If we broaden the timeframe, there are indeed Chinese equivalents to what happened to the former IMF boss and the erstwhile Terminator. In May 2009, 44-year-old Deng Guida, a local official in Hubei province, forced himself onto a young hotel worker in an attempt to sexually assault her. In self-defense, she slashed his throat and chest with a fruit knife, which turned out to be deadly. If the accusations against the skirt-chasing Strauss-Kahn are true, the one-time presidential hopeful of France should consider himself lucky that the maid from West Africa did not protest in a more brutal manner.

Compared with the bad behavior that crosses the legal line, Arnold's amorous pursuits seem more mundane, or as Jackie Chan would call it, "the mistake every man is prone to make". The Hong Kong action star freely admitted and profusely apologized when he was discovered to have fathered a child out of wedlock. Instead of losing his fan base, he actually won more hearts by his candor.

The one-liner from Jackie Chan was as much a challenge as a self-justification. He seemed to be asking every man of his age group: "Can you resist the temptation as you get old?"

When media commentators in Western countries saw the twin scandals of Strauss-Kahn and Schwarzenegger, they overwhelmingly interpreted the incidents as manifestations of power. Power did play a role here, but was it the determining factor? It is not unheard of that male guests in cheap motels harass female workers with unreasonable requests. And you really think men with little means do not cheat on their wives?

It is not that powerful men tend to be philanderers. It's just that powerful men caught in sexcapades tend to make the headlines. Men of anonymity committing the same acts would attract only their neighbors' interest when their wives find, wail and threaten to kill themselves, their husbands or both. That is the formula for Chinese melodrama, and is what I witnessed in villages when I was young. Imagine my surprise when I first saw the reaction of Western women - in movies, of course - who did not say anything vaguely suggesting hanging themselves but demanded divorce and a large alimony - usually in a cuttingly cold voice.

For me, that was a significant East-West divide, perhaps with implications beyond the family. When a Chinese wife learns of her husband's infidelity, she often reacts in a way that would baffle a Western wife. If she causes commotion that spills into the street, with curses to the man that would be taken as death threats in the Unite States, it does not mean she wants to kick him out of the house. On the contrary, it could be a histrionic yet indirect plea for him to leave the girlfriend for good and come back to her.

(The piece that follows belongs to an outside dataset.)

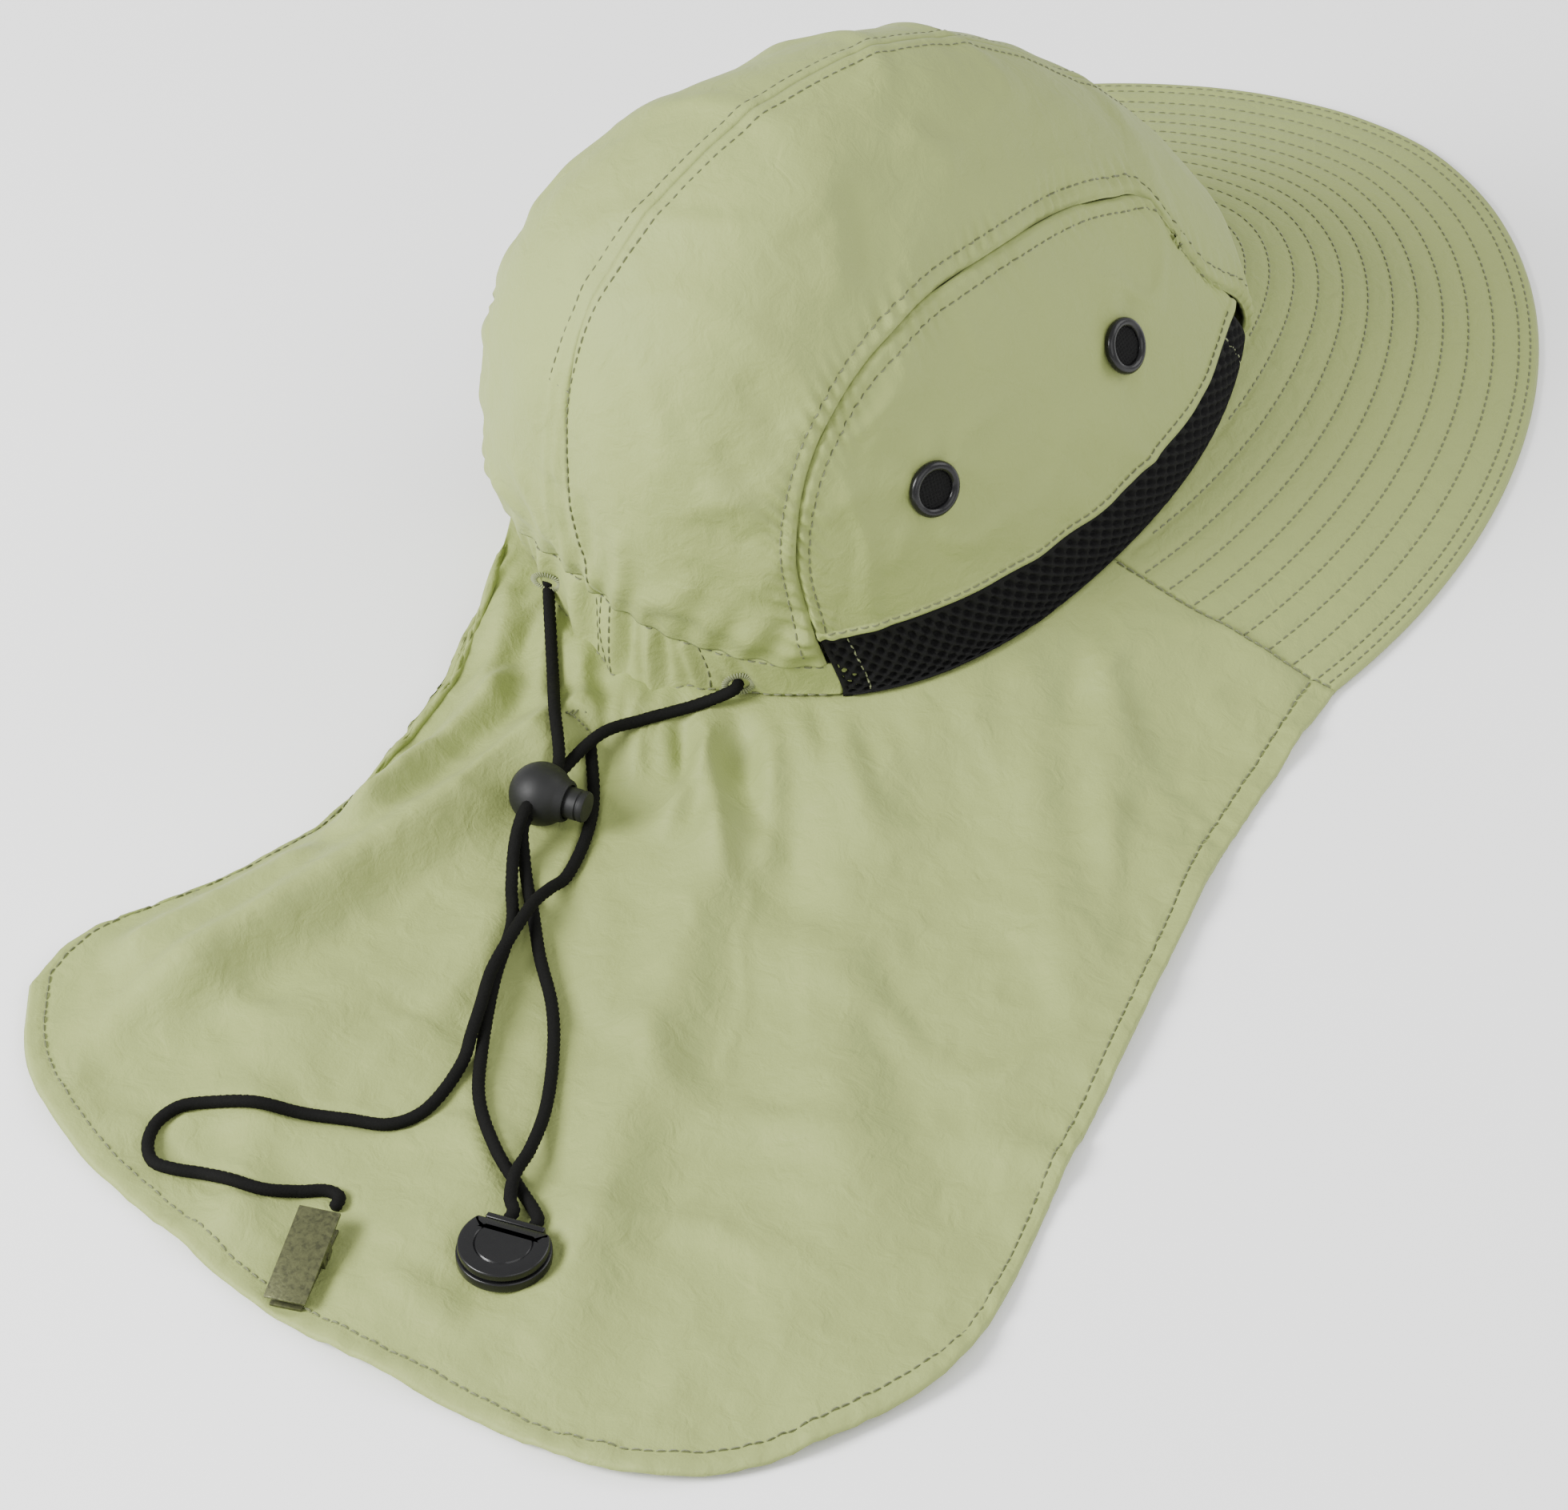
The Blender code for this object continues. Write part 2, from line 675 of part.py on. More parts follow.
def eyelet(side, place_name, degrees, up, collection):
    """A flanged ring on the side panel, closed by a disc of fine mesh."""
    profile = ((0.0, 0.0), (EYELET_RADIUS * 0.94, 0.0), (EYELET_RADIUS, 0.35 * EYELET_THICK),
               (EYELET_RADIUS * 0.86, EYELET_THICK), (EYELET_HOLE * 1.12, 0.9 * EYELET_THICK),
               (EYELET_HOLE, 0.45 * EYELET_THICK), (0.0, 0.45 * EYELET_THICK))
    name = "eyelet_%s_%s" % (place_name, "left" if side > 0 else "right")
    made = turned(name, profile, 14, "black_plastic", collection)
    here = on_side(side, degrees, up)
    across = on_side(side, degrees + 2, up) - on_side(side, degrees - 2, up)
    above = on_side(side, degrees, up + 0.02) - on_side(side, degrees, up - 0.02)
    normal = across.cross(above).normalized()
    if normal.dot(here - Vector((-0.03, 0.0, 0.03))) < 0:
        normal.negate()
    made.rotation_euler = normal.to_track_quat("Z", "Y").to_euler()
    made.location = here + normal * 0.9 * SEAT_GAP
    return made


def smooth_route(points, count):
    """Evenly counted points on a smooth curve through hand-chosen points."""
    points = [Vector(p) for p in points]
    curve = []
    for i in range(len(points) - 1):
        before = points[max(i - 1, 0)]
        after = points[min(i + 2, len(points) - 1)]
        here, then = points[i], points[i + 1]
        curve += interpolate_bezier(here, here + (then - before) / 6,
                                    then - (after - here) / 6, then, 12)[:-1]
    curve.append(points[-1])
    total = sum((b - a).length for a, b in zip(curve, curve[1:]))
    made, walked, k = [curve[0]], 0.0, 0
    for i in range(1, count):
        target = total * i / count
        while walked + (curve[k + 1] - curve[k]).length < target:
            walked += (curve[k + 1] - curve[k]).length
            k += 1
        span = (curve[k + 1] - curve[k]).length
        made.append(curve[k].lerp(curve[k + 1], (target - walked) / span))
    return made + [curve[-1]]


def on_flap(row):
    """A route's point raised so that the cord lies on the flap."""
    x, y, clear = row
    return Vector((x, y, skirt_height(x, y, CLOTH) + CORD_CLEAR + CORD_RADIUS + clear))


def cord(name, route, collection, start=None, end=None):
    """A cord's tube along its route, with its own point every few diameters."""
    points = [on_flap(row) for row in route]
    if start is not None:
        points = start + points
    if end is not None:
        points += end
    length = sum((b - a).length for a, b in zip(points, points[1:]))
    points = smooth_route(points, max(int(length / (2 * CORD_RADIUS * CORD_STEP)), 4))
    curve = bpy.data.curves.new(name, "CURVE")
    curve.dimensions = "3D"
    curve.bevel_depth = CORD_RADIUS
    curve.bevel_resolution = 2
    curve.use_fill_caps = True
    spline = curve.splines.new("POLY")
    spline.points.add(len(points) - 1)
    for target, point in zip(spline.points, points):
        target.co = (*point, 1.0)
    return add_object(name, curve, "black_cord", collection)


def cords(collection):
    """The draw cord's four runs, which meet in the lock, and the cord of the brass clip."""
    lock = placed(LOCK_PLACE, LOCK_TURN, LOCK_RADIUS, 0.75 * LOCK_RADIUS)
    snap = placed(SNAP_PLACE, SNAP_TURN, 0.0, SNAP_RADIUS)
    step = CORD_RADIUS + SEAT_GAP
    beside = 0.27 * SNAP_RADIUS
    for side, upper, lower in ((1, UPPER_LEFT_ROUTE, LOWER_LEFT_ROUTE),
                               (-1, UPPER_RIGHT_ROUTE, LOWER_RIGHT_ROUTE)):
        name = "left" if side > 0 else "right"
        into = [lock @ Vector((x, 0, side * step)) for x in (-1.25 * LOCK_RADIUS, -SEAT_GAP)]
        out = [lock @ Vector((x, 0, side * step)) for x in (SEAT_GAP, 1.25 * LOCK_RADIUS)]
        tied = [snap @ Vector((x, -side * beside, CORD_RADIUS + SEAT_GAP))
                for x in (SNAP_FLAT + 3 * CORD_RADIUS, SNAP_FLAT + 3 * SEAT_GAP)]
        cord("draw_cord_upper_" + name, upper, collection, end=into)
        cord("draw_cord_lower_" + name, lower, collection, start=out, end=tied)
    cord("clip_cord", CLIP_ROUTE, collection)


def placed(spot, turn, lift, reach):
    """Frame of a piece that lies on the flap's highest place within reach of a spot."""
    around = [(reach * share * math.cos(a), reach * share * math.sin(a))
              for share in (0.0, 0.5, 1.0) for a in (k * math.pi / 4 for k in range(8))]
    height = max(skirt_height(spot[0] + x, spot[1] + y, CLOTH) for x, y in around)
    return Matrix.Translation((*spot, height + SEAT_GAP + lift)) @ \
        Matrix.Rotation(math.radians(turn), 4, "Z")


def cutter(made, collection):
    made.hide_render = True
    made.display_type = "WIRE"
    for user in list(made.users_collection):
        user.objects.unlink(made)
    collection.objects.link(made)
    return made


def cut(target, tool, operation="DIFFERENCE"):
    change = target.modifiers.new(tool.name, "BOOLEAN")
    change.operation = operation
    change.object = tool
    return change


def box(name, size, centre, finish, collection):
    bm = bmesh.new()
    bmesh.ops.create_cube(bm, size=1.0)
    bmesh.ops.scale(bm, vec=size, verts=bm.verts)
    bmesh.ops.translate(bm, vec=centre, verts=bm.verts)
    mesh = bpy.data.meshes.new(name)
    bm.to_mesh(mesh)
    bm.free()
    return add_object(name, mesh, finish, collection)


def cord_lock(collection, cutters):
    """The ball-shaped cord lock on its side, with its button."""
    frame = placed(LOCK_PLACE, LOCK_TURN, LOCK_RADIUS, 0.75 * LOCK_RADIUS)
    bm = bmesh.new()
    bmesh.ops.create_uvsphere(bm, u_segments=16, v_segments=10, radius=LOCK_RADIUS)
    mesh = bpy.data.meshes.new("cord_lock_body")
    bm.to_mesh(mesh)
    bm.free()
    body = add_object("cord_lock_body", mesh, "black_plastic", collection)
    body.matrix_world = frame
    slot = cutter(box("lock_slot", (3 * LOCK_RADIUS, LOCK_SLOT_WIDTH, LOCK_SLOT_HEIGHT),
                      (0, 0, 0), "black_plastic", collection), cutters)
    slot.matrix_world = frame
    cut(body, slot)
    bore_radius = BUTTON_RADIUS + SEAT_GAP
    bore = cutter(turned("lock_bore", ((0, 0), (bore_radius, 0),
                                       (bore_radius, 2 * LOCK_RADIUS), (0, 2 * LOCK_RADIUS)),
                         16, "black_plastic", collection), cutters)
    across = frame @ Matrix.Rotation(math.radians(-90), 4, "X")
    bore.matrix_world = across
    cut(body, bore)
    inner = LOCK_SLOT_WIDTH / 2 + BUTTON_TRAVEL + SEAT_GAP
    outer = LOCK_RADIUS + BUTTON_STANDS_OUT
    button = turned("cord_lock_button",
                    ((0, inner), (BUTTON_RADIUS, inner),
                     (BUTTON_RADIUS, outer - 0.001), (BUTTON_RADIUS - 0.001, outer),
                     (0, outer)), 16, "black_plastic", collection)
    button.matrix_world = across
    return body, button


def snap_outline(radius, flat):
    """Round plate with one side cut straight, in the XY plane; the straight side is at +X."""
    start = math.acos(flat / radius)
    points = [(radius * math.cos(start + (2 * math.pi - 2 * start) * i / 18),
               radius * math.sin(start + (2 * math.pi - 2 * start) * i / 18))
              for i in range(19)]
    return points


def plate(name, outline, thick, base, finish, collection):
    bm = bmesh.new()
    face = bm.faces.new([bm.verts.new((x, y, base)) for x, y in outline])
    solid = bmesh.ops.extrude_face_region(bm, geom=[face])
    lifted = [item for item in solid["geom"] if isinstance(item, bmesh.types.BMVert)]
    bmesh.ops.translate(bm, vec=(0, 0, thick), verts=lifted)
    bmesh.ops.recalc_face_normals(bm, faces=bm.faces)
    mesh = bpy.data.meshes.new(name)
    bm.to_mesh(mesh)
    bm.free()
    return add_object(name, mesh, finish, collection)


def snap_clip(collection):
    """The D-shaped plastic clip: a base and a lid hinged at the straight end."""
    frame = placed(SNAP_PLACE, SNAP_TURN, 0.0, SNAP_RADIUS)
    base = plate("snap_clip_base", snap_outline(SNAP_RADIUS, SNAP_FLAT), SNAP_BASE_THICK, 0.0,
                 "black_plastic", collection)
    hinge_x = SNAP_FLAT - SNAP_BAR - SEAT_GAP
    hinge_height = SNAP_BASE_THICK + SEAT_GAP + SNAP_LID_THICK
    lid_outline = [(x - hinge_x, y) for x, y in snap_outline(LID_RADIUS, hinge_x)]
    lid = plate("snap_clip_lid", lid_outline, SNAP_LID_THICK, -SNAP_LID_THICK,
                "black_plastic", collection)
    bar = box("snap_bar", (SNAP_BAR, 1.3 * SNAP_RADIUS, SNAP_BASE_THICK + SNAP_LID_THICK),
              (SNAP_FLAT - SNAP_BAR / 2, 0, (SNAP_BASE_THICK + SNAP_LID_THICK) / 2),
              "black_plastic", collection)
    base.matrix_world = frame
    lid.matrix_world = frame @ Matrix.Translation((hinge_x, 0, hinge_height))
    cutter(bar, bpy.data.collections["cutters"]).matrix_world = frame
    cut(base, bar, "UNION")


def jaw_clip(collection, cutters):
    """The small brass spring clip: an upper plate and a lower one that carries the pin."""
    frame = placed(JAW_PLACE, JAW_TURN, 0.0, JAW_LENGTH / 2)
    pin_height = JAW_THICK + JAW_EAR / 2
    pin_at = -JAW_LENGTH / 2 + JAW_TAIL
    inner_width = JAW_WIDTH - 2 * (JAW_THICK + SEAT_GAP)
    lower = box("brass_clip_lower", (JAW_LENGTH, inner_width, JAW_THICK),
                (0, 0, JAW_THICK / 2), "old_brass", collection)
    lower.matrix_world = frame
    tilted = frame @ Matrix.Translation((pin_at, 0, pin_height)) @ \
        Matrix.Rotation(math.radians(JAW_TILT), 4, "Y")
    upper = box("brass_clip_upper", (JAW_LENGTH, JAW_WIDTH, JAW_THICK),
                (-pin_at, 0, JAW_EAR / 2 + JAW_THICK / 2), "old_brass", collection)
    upper.matrix_world = tilted
    for way in (1, -1):
        lug = box("jaw_lug_%d" % way, (1.2 * JAW_EAR, JAW_THICK, 0.8 * JAW_EAR),
                  (pin_at, way * (inner_width - JAW_THICK) / 2, JAW_THICK + 0.35 * JAW_EAR),
                  "old_brass", collection)
        cutter(lug, cutters).matrix_world = frame
        cut(lower, lug, "UNION")
        ear = box("jaw_ear_%d" % way, (1.3 * JAW_EAR, JAW_THICK, JAW_EAR),
                  (0, way * (JAW_WIDTH - JAW_THICK) / 2, JAW_THICK / 2),
                  "old_brass", collection)
        cutter(ear, cutters).matrix_world = tilted
        cut(upper, ear, "UNION")
    across = tilted @ Matrix.Rotation(math.radians(90), 4, "X")
    bore_radius = JAW_PIN_RADIUS + SEAT_GAP
    bore = turned("jaw_bore", ((0, -JAW_WIDTH), (bore_radius, -JAW_WIDTH),
                               (bore_radius, JAW_WIDTH), (0, JAW_WIDTH)),
                  12, "old_brass", collection)
    cutter(bore, cutters).matrix_world = across
    cut(upper, bore)
    half = JAW_WIDTH / 2 + 0.4 * JAW_THICK
    pin = turned("jaw_pin", ((0, -half), (JAW_PIN_RADIUS, -half), (JAW_PIN_RADIUS, half),
                             (0, half)), 12, "old_brass", collection)
    cutter(pin, cutters).matrix_world = across
    cut(lower, pin, "UNION")


def build():
    for old in list(bpy.data.objects):
        bpy.data.objects.remove(old, do_unlink=True)
    hat = bpy.data.collections.new("flap_sun_hat")
    cutters = bpy.data.collections.new("cutters")
    bpy.context.scene.collection.children.link(hat)
    bpy.context.scene.collection.children.link(cutters)
    for side in (1, -1):
        crown_panel(side, hat)
        side_panel(side, hat)
        mesh_band(side, hat)
        for name, degrees, up in EYELETS:
            eyelet(side, name, degrees, up, hat)
    back_band(hat)
    brim(hat)
    neck_flap(hat)
    cords(hat)
    cord_lock(hat, cutters)
    snap_clip(hat)
    jaw_clip(hat, cutters)


build()
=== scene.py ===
"""Flap sun hat: the dressed model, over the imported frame.

Frame: +X is the hat's front, +Y the wearer's left, +Z up, metres. The hat lies on the floor.
"""
import math

import bmesh
import bpy
import numpy as np
from bpy.props import FloatProperty, FloatVectorProperty, IntProperty, PointerProperty
from mathutils import Matrix, Vector, noise
from mathutils.geometry import interpolate_bezier


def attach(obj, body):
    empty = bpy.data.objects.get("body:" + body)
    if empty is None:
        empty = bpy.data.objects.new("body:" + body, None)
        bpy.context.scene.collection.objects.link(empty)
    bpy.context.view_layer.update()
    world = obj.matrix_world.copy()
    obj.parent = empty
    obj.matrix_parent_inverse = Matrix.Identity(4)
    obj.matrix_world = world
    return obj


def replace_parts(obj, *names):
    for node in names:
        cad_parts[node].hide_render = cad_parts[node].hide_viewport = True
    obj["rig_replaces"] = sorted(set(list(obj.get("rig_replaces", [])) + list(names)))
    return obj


bl_info = {
    "name": "Flap Sun Hat",
    "version": (1, 0, 0),
    "blender": (4, 5, 0),
    "location": "View3D > Sidebar > Sun Hat",
    "description": "Builds a cloth sun hat with a stiff brim, a neck flap and a draw cord",
    "category": "Object",
}

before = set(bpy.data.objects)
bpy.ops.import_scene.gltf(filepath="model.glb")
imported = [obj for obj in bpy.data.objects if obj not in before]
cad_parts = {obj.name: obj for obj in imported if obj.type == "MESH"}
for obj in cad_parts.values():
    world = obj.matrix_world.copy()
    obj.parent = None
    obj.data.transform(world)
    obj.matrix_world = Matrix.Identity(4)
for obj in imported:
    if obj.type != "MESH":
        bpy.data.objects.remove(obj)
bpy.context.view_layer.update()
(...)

If she keeps mum and carries on as if nothing has happened, it does not mean she does not believe in the rumor of his hanky-panky. It often implies scheming, or a battle of wits - how she will get her man back without tearing apart the facade of harmony.

Take Joan Chen's character in Lust, Caution, Ang Lee's massively misunderstood film. I read several reviews in the American press where film critics laughed at her "foolishness". They thought she did not know her husband was cheating on her. They would be surprised that not only was she aware of his affair with the young woman who wandered into their lives, but all the female mahjong players at the table had been involved with him in one way or another. By not bringing the secret in the open yet keeping her rivals close as friends, she was able to keep them in check and maintain her status as the queen of the household.

That rationale is rooted in the Chinese social structure in which men were in control of all resources and women were subordinate. Should she dare confront him, she would risk losing more than his wandering eye. In Pearl S. Buck's Pavilion of Women, the wife goes so far as to take the initiative to search for a young woman for her husband, thus preempting random adventures on his part that could have worse consequences.

Those stories happened before women were seen as "holding up half the sky", to borrow Chairman Mao's phrase.

However, the fundamental quandary has not changed with women achieving economic independence.

Men still want concubines, so to speak. And women are coping with more mature responses.

In Feng Xiaogang's 2000 family drama A Sigh, a middle-aged writer falls for his female assistant. When his wife finally meets up with her youthful nemesis, she does not launch into a moral diatribe. Instead, she quietly recounts how they fell in love. By the end of her narration, the younger woman leaves - and also leaves the man.

The wife's message was subtle yet powerful: "His passion for you is a repetition of what he felt for me while he was younger, and by extension, what is happening to me could happen to you down the road." Or more plainly, "He could leave you for an even younger woman."

The refrain in the media chorus is: Men are pigs. Yet, few have bothered to look beyond the obvious factor of power as aphrodisiac.

People of a certain age are prone to personal transgressions not just because they are more risk-taking, but they have the urge to relive their youthful dreams. It may be much more complicated than what appears on the surface.

Is Wang Gongquan, the mogul who is giving up a business empire for love, a romantic hero or a romantic villain? It depends on which woman you side with and whether passion or family responsibility takes the priority.

When men forfeit reason for love or lust, it will come off as either chivalrous or ludicrous.